Our authoritarian government is pouring millions of dollars into abducting, torturing, and murdering people they label as immigrants or terrorists. Our rage means that, for as hard as President Donald Trump and his administration are trying, they have failed in intimidating us or convincing us that what’s happening is normal. And there is Holy Spirit power in that. In fact, scripture tells us to be angry. Ephesians 4:26 says, “Be angry, but do not sin . . .” How can we be angry without sinning? What are the guardrails for that?

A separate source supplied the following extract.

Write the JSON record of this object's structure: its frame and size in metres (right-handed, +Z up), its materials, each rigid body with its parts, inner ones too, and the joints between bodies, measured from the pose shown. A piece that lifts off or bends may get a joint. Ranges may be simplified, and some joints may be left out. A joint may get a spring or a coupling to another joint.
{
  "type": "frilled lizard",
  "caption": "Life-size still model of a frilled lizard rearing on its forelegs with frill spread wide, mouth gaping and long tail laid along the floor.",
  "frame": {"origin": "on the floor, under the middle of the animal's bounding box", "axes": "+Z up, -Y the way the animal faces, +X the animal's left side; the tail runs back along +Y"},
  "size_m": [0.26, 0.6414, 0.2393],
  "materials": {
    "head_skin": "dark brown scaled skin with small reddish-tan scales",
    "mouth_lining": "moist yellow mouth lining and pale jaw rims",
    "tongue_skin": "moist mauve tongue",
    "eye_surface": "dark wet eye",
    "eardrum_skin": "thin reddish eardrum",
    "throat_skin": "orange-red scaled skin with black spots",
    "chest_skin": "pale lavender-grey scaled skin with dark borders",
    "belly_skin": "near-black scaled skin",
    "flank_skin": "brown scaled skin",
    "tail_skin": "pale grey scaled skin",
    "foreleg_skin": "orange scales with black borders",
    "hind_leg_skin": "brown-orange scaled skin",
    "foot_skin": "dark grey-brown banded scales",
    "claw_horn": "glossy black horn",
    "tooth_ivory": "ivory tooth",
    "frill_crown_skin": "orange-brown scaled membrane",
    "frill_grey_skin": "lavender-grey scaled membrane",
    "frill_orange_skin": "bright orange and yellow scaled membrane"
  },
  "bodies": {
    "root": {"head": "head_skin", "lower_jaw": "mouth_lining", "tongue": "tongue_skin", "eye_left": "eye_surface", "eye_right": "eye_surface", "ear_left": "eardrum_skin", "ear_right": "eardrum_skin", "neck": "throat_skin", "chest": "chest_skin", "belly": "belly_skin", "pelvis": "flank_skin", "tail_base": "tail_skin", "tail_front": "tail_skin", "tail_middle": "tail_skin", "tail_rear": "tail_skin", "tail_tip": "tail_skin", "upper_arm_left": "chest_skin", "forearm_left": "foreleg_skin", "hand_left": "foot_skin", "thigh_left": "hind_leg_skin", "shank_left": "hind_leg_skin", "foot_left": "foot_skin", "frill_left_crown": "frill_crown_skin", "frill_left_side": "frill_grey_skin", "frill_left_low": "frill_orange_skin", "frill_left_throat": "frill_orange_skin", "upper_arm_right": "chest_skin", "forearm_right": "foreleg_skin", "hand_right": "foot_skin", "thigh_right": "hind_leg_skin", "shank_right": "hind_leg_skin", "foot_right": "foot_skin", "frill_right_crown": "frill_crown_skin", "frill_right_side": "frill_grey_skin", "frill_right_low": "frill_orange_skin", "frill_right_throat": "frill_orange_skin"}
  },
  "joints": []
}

Here, life is an excellent moral teacher. Anger that is turned toward the vulnerable and the oppressed makes us small and mean and ugly. It diminishes us. I imagine that it is this type of anger that motivates U.S. Border Patrol Chief Gregory Bovino and his agents in their racist attacks on American cities. This rage is pointed at the most vulnerable, and it requires those wielding the anger to disconnect from the reality of their humanity and the humanity of others.

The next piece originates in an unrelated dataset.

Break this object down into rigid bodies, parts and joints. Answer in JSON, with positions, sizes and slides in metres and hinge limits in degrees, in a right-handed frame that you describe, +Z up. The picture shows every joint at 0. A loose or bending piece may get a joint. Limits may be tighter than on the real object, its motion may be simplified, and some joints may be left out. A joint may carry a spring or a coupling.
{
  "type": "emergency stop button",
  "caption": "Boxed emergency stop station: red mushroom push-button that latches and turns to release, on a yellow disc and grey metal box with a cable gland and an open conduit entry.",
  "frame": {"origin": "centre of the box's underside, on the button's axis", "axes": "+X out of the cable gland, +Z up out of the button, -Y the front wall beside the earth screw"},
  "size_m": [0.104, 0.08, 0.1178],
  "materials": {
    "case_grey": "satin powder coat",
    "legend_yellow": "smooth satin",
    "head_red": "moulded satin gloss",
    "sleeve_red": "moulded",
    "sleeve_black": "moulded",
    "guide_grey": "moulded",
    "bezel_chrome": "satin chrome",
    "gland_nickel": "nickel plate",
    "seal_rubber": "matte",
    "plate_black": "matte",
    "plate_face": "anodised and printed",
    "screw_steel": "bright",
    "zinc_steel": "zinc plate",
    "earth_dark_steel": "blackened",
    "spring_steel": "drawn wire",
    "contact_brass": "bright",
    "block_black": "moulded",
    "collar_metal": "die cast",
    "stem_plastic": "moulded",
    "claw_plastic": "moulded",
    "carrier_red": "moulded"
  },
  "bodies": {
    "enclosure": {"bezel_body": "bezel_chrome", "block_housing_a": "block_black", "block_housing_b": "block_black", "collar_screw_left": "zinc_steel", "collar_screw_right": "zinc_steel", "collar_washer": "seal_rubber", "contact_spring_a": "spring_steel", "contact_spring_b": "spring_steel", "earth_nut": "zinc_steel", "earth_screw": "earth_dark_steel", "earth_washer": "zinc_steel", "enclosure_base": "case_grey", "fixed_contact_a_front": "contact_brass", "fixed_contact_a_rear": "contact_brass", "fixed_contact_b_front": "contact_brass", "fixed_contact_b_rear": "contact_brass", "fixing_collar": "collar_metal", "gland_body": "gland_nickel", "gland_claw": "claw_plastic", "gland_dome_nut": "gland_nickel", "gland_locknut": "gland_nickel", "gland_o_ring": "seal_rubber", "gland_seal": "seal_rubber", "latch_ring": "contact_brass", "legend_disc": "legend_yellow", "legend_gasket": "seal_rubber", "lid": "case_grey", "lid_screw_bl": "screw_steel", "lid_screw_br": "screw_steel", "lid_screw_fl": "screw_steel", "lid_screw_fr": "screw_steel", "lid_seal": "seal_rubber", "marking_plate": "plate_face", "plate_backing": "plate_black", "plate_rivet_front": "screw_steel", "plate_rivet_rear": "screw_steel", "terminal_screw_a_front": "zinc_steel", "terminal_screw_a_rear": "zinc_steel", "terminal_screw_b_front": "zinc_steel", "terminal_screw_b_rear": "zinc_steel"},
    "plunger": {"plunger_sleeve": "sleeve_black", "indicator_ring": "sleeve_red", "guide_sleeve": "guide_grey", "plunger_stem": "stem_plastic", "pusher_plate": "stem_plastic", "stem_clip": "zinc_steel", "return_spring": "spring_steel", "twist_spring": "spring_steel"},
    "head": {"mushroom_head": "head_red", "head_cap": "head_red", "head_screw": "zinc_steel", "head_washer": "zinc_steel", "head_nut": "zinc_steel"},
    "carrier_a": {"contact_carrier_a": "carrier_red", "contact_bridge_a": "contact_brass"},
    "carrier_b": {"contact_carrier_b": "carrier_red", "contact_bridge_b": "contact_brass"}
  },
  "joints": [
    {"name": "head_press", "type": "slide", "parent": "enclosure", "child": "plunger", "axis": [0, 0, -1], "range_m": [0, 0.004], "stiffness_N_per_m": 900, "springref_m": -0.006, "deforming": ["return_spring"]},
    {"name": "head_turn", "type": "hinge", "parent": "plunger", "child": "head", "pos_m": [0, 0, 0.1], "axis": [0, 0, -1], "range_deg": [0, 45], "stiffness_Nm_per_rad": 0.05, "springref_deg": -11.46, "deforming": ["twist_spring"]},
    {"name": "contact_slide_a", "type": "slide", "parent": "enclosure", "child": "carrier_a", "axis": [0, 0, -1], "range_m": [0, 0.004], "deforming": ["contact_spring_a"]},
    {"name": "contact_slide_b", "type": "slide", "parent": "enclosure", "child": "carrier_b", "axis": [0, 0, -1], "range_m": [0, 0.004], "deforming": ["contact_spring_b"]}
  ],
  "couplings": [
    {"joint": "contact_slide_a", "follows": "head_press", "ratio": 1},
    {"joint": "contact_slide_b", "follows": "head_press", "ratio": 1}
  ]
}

The rage we are called to as people of faith is rage with the vulnerable and the oppressed, rage with those who have God on their side; it is a rage that follows Jesus into the temple to overturn tables. This rage is a collective effort, and it connects us more deeply to our humanity and to our neighbor. It says we will not become numb, we will not believe the lies we are told about immigrants. Instead, we will stay connected to the truth and reality that all people are made in the image of God, and the body of Christ is not complete without our immigrant neighbors.

Chicago is in a state of holy rage, and we will not bow to fear. Of course, we feel other things in this struggle too: joy, love, solidarity, sadness. But the holy rage we feel is a call to action. And to those who are now facing these racist attacks, wondering what to do with their rage, I say this: Let it make you brave, let it bring moral clarity, and let it build solidarity because we know that God is always on the side of the oppressed and God demands freedom.